Tali principi vanno confermati in questa sede, con la precisazione che il suddetto parametro va osservato in relazione ai primi tre anni eccedenti la durata ragionevole, dovendo invece aversi riguardo per quelli successivi, al parametro di Euro 1.000,00 per anno di ritardo, tenuto conto che l’irragionevole durata eccedente tale periodo comporta un evidente aggravamento del danno (Cass. 2009/16086;

2010/819; 2010/17922). Nel caso di specie si deve, di conseguenza, riconoscere al ricorrente, in relazione ad una durata non ragionevole di dodici anni e sei mesi, l’indennizzo di Euro 11.250,00, oltre agli interessi legali dalla domanda al saldo, al cui pagamento deve essere condannato il Ministero soccombente.

Le spese del giudizio di merito e quelle del giudizio di cassazione seguono la soccombenza e vanno liquidate come in dispositivo, in base alle tariffe professionali previste dall’ordinamento italiano con riferimento al giudizio di natura contenziosa (Cass. 2008/23397;

2008/25352), con distrazione in favore del difensore della ricorrente, avv. Lelice Amato, dichiaratosi antistatario.

P.Q.M.

La Corte accoglie il ricorso. Cassa il decreto impugnato e, decidendo nel merito, condanna il Ministero della Giustizia al pagamento in favore della ricorrente della somma di Euro 11.250,00, oltre agli interessi legali dalla domanda.

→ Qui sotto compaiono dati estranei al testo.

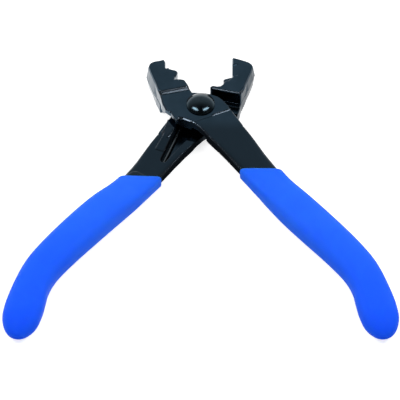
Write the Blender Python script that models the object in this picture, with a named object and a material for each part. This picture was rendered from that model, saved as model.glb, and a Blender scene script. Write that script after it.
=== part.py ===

Condanna il Ministero soccombente al pagamento in favore della ricorrente delle spese del giudizio di merito, che si liquidano in Euro 1.140,00 di cui Euro 600,00 per competenze ed Euro 50,00 per esborsi, oltre a spese generali e accessori di legge, con distrazione delle stesse in favore del procuratore della ricorrente, dichiaratosi antistatario. Condanna inoltre il Ministero soccombente al pagamento delle spese del giudizio di cassazione, che si liquidano in Euro 965,00, di cui Euro 865,00 per onorari, oltre a spese generali e accessori di legge, con distrazione delle stesse in favore del difensore della ricorrente, dichiaratosi antistatario.